## SOURCE DATA
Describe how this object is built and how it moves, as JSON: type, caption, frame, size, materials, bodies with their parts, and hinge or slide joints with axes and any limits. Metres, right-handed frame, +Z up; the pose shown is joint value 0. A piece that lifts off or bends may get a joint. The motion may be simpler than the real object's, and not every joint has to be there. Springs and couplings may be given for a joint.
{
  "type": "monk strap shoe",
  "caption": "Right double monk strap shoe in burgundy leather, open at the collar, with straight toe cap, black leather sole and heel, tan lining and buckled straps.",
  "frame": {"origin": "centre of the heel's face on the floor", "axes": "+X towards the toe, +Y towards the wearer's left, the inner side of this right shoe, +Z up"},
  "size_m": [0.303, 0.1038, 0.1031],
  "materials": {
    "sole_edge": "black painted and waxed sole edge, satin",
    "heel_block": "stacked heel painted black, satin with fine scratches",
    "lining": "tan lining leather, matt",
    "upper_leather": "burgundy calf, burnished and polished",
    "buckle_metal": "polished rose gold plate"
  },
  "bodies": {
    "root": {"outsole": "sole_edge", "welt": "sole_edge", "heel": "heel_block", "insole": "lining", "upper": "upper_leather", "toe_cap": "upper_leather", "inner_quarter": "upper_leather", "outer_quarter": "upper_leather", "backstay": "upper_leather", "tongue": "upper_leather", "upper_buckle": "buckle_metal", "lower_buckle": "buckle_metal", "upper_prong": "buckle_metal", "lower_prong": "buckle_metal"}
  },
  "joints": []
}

==

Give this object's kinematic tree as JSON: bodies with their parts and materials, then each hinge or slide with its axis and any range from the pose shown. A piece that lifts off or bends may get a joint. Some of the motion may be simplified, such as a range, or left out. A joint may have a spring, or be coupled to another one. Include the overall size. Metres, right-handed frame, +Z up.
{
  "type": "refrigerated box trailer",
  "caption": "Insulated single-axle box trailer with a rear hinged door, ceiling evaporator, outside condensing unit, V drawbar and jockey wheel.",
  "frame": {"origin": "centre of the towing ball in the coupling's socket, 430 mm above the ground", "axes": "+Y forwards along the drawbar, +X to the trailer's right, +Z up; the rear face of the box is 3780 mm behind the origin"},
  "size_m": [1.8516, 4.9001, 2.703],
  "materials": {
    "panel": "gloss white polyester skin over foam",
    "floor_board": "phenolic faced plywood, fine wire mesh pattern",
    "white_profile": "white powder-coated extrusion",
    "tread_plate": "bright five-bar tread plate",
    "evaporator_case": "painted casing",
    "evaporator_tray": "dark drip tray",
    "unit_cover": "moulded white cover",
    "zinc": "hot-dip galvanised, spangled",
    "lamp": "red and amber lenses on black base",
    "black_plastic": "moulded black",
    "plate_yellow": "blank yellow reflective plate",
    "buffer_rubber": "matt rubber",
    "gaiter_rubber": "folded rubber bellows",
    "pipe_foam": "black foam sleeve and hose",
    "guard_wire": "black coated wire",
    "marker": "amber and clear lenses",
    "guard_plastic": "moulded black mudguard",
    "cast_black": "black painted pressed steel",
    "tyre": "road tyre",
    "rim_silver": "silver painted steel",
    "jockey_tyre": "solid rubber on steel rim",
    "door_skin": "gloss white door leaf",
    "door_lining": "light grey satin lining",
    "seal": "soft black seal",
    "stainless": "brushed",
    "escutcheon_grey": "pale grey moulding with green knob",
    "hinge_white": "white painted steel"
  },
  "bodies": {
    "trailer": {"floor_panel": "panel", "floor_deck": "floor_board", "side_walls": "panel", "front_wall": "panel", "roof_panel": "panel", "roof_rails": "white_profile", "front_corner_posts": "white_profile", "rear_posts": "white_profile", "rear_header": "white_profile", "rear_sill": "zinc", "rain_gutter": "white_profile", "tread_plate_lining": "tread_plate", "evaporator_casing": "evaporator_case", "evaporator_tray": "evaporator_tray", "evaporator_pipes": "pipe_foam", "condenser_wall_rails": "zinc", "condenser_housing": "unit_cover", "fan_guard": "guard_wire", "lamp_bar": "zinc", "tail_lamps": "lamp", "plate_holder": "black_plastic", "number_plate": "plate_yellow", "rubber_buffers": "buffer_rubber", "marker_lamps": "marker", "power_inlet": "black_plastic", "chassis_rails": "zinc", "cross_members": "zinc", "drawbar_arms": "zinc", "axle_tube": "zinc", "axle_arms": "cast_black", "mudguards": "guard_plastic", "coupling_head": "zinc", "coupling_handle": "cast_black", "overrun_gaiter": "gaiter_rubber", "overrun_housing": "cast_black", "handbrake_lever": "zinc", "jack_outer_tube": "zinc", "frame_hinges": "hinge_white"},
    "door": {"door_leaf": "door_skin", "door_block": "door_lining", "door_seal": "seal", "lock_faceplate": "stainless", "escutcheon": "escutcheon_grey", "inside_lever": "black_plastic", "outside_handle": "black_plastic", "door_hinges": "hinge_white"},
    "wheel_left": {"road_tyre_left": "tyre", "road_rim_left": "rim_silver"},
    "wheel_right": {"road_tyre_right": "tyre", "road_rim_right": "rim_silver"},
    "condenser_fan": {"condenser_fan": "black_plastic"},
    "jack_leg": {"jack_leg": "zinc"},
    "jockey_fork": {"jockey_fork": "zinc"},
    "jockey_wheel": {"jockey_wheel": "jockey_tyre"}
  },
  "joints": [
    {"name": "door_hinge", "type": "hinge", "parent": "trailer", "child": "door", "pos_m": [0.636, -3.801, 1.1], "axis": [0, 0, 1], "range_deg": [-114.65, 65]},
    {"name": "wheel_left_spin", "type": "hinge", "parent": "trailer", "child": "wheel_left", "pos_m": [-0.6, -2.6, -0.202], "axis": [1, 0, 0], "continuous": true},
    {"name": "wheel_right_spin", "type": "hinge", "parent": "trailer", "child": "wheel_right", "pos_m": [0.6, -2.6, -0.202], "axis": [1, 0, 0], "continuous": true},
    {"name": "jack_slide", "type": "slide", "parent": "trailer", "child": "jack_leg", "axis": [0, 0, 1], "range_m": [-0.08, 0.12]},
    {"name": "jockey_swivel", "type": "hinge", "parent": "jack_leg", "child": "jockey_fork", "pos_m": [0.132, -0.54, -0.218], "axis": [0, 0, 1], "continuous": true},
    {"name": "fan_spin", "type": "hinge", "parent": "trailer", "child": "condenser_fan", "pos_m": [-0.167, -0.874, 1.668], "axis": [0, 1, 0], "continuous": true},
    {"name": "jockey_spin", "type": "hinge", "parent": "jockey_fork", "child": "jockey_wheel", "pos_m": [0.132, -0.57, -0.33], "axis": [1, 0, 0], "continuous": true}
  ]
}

## PROBLEM TO WORK ON
Which lines hold the word "joints"? Copy each of them from the records.

## SOLUTION TO THIS TASK
Describe how this object is built and how it moves, as JSON: type, caption, frame, size, materials, bodies with their parts, and hinge or slide joints with axes and any limits. Metres, right-handed frame, +Z up; the pose shown is joint value 0. A piece that lifts off or bends may get a joint. The motion may be simpler than the real object's, and not every joint has to be there. Springs and couplings may be given for a joint.
  "joints": []
  "joints": [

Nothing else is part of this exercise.